● Records for this exercise:
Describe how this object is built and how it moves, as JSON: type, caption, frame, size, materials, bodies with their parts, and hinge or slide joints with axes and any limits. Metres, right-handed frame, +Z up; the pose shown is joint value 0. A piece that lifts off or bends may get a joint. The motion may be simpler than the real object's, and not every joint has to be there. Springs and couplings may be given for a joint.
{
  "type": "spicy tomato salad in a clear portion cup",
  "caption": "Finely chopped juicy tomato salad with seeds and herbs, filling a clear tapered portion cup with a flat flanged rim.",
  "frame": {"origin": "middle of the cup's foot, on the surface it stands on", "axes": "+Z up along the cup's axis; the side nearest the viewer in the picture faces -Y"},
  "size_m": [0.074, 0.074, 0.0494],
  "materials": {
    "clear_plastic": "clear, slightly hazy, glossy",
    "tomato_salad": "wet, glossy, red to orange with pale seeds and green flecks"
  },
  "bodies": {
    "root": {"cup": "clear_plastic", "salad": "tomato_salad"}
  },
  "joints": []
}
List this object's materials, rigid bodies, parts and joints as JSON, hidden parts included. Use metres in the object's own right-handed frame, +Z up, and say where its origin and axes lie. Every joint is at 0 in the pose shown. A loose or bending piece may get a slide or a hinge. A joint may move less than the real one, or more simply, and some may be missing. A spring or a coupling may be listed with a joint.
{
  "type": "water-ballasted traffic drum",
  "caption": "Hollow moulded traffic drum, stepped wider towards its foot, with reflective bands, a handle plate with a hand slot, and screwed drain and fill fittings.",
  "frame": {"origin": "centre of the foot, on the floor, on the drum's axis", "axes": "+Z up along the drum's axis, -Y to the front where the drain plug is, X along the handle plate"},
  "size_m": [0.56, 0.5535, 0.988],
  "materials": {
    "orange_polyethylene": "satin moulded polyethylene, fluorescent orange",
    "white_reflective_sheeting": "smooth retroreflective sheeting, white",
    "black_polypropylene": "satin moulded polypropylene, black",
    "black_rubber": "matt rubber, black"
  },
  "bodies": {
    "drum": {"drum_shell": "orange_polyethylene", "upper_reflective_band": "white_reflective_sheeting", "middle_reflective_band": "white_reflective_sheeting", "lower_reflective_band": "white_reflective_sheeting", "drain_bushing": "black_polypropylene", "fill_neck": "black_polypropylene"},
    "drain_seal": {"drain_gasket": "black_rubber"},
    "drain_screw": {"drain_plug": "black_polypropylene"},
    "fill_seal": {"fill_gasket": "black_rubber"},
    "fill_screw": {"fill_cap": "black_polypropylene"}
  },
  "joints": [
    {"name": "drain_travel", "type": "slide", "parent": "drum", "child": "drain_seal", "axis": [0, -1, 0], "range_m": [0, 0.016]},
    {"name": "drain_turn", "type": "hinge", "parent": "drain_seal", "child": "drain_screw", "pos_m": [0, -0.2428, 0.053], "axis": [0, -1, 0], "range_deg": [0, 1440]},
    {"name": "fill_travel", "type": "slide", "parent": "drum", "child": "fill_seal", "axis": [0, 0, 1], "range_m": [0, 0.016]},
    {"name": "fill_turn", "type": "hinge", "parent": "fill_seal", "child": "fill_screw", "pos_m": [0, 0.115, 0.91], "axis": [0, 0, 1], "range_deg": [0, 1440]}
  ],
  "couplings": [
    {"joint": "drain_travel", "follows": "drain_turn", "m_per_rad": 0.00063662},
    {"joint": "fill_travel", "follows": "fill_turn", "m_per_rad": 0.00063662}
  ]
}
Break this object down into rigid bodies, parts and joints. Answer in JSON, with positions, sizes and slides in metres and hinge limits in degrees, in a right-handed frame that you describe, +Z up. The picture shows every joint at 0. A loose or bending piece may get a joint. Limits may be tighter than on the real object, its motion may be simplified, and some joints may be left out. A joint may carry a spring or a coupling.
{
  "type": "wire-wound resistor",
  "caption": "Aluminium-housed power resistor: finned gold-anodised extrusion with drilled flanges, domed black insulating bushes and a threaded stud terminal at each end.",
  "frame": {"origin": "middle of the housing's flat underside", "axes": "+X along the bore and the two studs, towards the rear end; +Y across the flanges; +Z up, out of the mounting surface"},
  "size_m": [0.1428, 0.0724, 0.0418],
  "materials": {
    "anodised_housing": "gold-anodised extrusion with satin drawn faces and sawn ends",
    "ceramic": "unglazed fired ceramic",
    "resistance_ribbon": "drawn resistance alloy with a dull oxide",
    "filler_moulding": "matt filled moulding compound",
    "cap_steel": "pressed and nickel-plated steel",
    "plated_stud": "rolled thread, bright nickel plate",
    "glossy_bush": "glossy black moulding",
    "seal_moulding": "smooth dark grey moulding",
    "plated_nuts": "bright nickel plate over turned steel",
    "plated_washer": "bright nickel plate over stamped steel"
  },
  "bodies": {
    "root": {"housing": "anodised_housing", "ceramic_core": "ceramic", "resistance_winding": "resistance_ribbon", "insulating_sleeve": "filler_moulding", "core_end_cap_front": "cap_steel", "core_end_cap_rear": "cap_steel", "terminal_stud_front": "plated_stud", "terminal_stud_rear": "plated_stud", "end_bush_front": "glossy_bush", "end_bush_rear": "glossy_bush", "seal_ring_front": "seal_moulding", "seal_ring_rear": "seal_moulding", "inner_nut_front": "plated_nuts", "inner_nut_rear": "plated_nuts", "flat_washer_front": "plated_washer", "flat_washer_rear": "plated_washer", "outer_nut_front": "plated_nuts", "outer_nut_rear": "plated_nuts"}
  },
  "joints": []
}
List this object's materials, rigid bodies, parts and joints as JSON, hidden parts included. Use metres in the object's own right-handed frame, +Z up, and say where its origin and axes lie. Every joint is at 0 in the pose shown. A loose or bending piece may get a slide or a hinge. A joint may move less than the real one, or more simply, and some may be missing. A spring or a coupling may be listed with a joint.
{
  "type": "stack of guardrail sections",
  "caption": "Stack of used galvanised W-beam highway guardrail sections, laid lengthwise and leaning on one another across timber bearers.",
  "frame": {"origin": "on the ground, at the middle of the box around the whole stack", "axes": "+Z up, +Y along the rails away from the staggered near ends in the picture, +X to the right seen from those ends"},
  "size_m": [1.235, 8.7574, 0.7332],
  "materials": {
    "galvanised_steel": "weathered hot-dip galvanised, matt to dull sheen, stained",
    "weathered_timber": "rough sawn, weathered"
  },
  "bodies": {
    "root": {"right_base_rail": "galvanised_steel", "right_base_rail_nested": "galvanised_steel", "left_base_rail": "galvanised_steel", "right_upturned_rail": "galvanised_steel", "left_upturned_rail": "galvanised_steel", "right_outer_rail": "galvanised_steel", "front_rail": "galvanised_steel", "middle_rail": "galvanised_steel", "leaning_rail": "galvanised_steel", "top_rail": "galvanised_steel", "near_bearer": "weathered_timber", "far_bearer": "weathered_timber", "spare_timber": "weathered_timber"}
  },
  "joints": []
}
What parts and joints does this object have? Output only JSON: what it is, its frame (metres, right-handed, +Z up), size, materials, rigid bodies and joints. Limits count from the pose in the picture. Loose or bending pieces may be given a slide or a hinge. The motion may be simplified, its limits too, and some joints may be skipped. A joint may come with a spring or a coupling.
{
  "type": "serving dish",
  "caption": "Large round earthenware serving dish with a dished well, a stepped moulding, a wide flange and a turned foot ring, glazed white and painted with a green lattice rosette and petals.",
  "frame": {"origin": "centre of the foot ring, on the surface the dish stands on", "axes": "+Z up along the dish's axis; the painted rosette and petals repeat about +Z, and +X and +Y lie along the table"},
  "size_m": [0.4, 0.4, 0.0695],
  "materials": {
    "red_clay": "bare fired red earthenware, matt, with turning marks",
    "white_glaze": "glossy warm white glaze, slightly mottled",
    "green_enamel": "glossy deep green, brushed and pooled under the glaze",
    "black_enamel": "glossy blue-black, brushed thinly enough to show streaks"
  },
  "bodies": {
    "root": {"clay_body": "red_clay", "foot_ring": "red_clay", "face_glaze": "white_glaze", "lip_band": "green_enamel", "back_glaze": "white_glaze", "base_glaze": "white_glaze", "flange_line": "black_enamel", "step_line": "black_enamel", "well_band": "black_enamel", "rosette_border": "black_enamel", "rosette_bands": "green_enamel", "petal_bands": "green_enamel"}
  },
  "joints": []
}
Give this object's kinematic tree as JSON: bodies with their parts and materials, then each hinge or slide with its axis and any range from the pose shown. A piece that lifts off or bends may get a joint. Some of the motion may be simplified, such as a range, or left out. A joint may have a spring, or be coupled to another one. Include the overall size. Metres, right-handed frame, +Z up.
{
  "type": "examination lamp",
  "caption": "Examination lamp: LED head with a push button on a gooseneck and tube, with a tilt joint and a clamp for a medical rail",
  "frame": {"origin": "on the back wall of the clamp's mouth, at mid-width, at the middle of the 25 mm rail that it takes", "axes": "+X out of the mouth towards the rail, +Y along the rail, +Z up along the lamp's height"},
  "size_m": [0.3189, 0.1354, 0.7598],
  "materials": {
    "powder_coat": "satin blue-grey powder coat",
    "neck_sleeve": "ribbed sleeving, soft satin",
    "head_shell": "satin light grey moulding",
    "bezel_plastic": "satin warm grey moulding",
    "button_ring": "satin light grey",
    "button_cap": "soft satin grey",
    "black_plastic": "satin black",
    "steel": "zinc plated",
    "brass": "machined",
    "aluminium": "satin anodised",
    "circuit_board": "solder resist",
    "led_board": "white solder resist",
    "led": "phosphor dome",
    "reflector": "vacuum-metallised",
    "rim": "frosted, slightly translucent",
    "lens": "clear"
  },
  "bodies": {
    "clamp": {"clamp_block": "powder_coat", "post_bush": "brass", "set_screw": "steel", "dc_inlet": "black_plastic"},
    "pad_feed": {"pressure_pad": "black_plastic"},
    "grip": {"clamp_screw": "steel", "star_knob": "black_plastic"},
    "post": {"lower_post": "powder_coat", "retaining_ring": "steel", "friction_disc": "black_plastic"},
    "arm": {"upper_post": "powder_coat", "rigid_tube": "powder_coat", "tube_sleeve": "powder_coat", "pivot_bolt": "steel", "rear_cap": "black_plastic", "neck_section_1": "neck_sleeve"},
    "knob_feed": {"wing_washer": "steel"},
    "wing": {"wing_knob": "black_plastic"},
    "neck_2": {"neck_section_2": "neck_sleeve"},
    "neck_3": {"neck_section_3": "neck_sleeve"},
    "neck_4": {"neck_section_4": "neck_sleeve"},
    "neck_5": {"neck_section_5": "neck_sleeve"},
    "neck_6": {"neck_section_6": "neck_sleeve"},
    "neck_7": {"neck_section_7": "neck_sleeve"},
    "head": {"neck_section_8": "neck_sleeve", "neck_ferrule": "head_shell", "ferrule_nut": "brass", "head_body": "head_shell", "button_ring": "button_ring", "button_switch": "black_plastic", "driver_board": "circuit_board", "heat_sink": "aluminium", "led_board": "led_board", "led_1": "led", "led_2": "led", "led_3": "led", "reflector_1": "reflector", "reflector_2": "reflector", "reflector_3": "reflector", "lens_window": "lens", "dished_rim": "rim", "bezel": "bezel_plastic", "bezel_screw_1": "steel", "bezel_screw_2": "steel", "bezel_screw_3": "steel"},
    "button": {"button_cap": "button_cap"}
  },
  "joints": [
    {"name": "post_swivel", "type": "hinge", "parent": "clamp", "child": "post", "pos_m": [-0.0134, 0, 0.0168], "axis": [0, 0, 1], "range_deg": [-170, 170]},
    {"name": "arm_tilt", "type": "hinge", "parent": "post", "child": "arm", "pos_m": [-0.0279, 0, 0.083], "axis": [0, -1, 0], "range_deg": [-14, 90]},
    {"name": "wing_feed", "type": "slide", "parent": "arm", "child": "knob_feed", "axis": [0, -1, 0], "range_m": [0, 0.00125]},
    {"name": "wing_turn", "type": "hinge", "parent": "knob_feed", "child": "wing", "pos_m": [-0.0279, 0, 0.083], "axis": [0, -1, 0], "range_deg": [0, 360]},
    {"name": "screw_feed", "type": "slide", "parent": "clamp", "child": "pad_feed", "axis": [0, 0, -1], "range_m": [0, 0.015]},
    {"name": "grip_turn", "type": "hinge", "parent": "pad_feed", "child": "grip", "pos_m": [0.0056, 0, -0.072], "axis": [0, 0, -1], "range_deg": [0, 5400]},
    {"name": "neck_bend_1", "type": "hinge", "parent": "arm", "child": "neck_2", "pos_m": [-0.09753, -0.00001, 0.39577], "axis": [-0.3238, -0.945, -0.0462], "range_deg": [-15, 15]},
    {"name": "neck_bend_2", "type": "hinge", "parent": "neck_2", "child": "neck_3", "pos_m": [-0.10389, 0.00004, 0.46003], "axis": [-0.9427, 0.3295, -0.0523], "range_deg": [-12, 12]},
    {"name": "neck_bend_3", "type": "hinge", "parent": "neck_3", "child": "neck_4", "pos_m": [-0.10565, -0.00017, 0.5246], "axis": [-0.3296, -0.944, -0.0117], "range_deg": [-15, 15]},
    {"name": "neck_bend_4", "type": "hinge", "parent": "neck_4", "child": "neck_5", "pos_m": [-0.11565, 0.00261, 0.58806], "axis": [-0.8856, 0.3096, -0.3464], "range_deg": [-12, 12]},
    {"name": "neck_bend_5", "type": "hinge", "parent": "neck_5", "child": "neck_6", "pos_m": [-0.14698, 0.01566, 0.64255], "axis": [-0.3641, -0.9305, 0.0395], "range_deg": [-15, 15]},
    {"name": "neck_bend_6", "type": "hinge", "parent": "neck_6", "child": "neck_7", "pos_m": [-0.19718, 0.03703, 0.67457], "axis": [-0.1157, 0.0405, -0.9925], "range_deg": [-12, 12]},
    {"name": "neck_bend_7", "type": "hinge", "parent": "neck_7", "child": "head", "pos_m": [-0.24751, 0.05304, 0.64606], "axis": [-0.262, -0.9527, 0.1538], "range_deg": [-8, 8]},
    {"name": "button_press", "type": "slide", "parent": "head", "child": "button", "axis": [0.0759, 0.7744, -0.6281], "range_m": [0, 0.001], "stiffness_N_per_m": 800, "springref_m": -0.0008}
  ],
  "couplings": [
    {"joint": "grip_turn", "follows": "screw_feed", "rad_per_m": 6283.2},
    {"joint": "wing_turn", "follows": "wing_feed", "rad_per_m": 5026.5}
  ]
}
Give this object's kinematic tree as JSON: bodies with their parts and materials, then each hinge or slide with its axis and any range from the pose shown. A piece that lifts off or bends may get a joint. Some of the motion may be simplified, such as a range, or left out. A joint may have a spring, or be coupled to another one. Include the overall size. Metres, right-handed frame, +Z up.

● Request: Filter the listing above for the string "picture" and copy every matching line.

● Exercise response:
  "frame": {"origin": "middle of the cup's foot, on the surface it stands on", "axes": "+Z up along the cup's axis; the side nearest the viewer in the picture faces -Y"},
Break this object down into rigid bodies, parts and joints. Answer in JSON, with positions, sizes and slides in metres and hinge limits in degrees, in a right-handed frame that you describe, +Z up. The picture shows every joint at 0. A loose or bending piece may get a joint. Limits may be tighter than on the real object, its motion may be simplified, and some joints may be left out. A joint may carry a spring or a coupling.
  "frame": {"origin": "on the ground, at the middle of the box around the whole stack", "axes": "+Z up, +Y along the rails away from the staggered near ends in the picture, +X to the right seen from those ends"},
What parts and joints does this object have? Output only JSON: what it is, its frame (metres, right-handed, +Z up), size, materials, rigid bodies and joints. Limits count from the pose in the picture. Loose or bending pieces may be given a slide or a hinge. The motion may be simplified, its limits too, and some joints may be skipped. A joint may come with a spring or a coupling.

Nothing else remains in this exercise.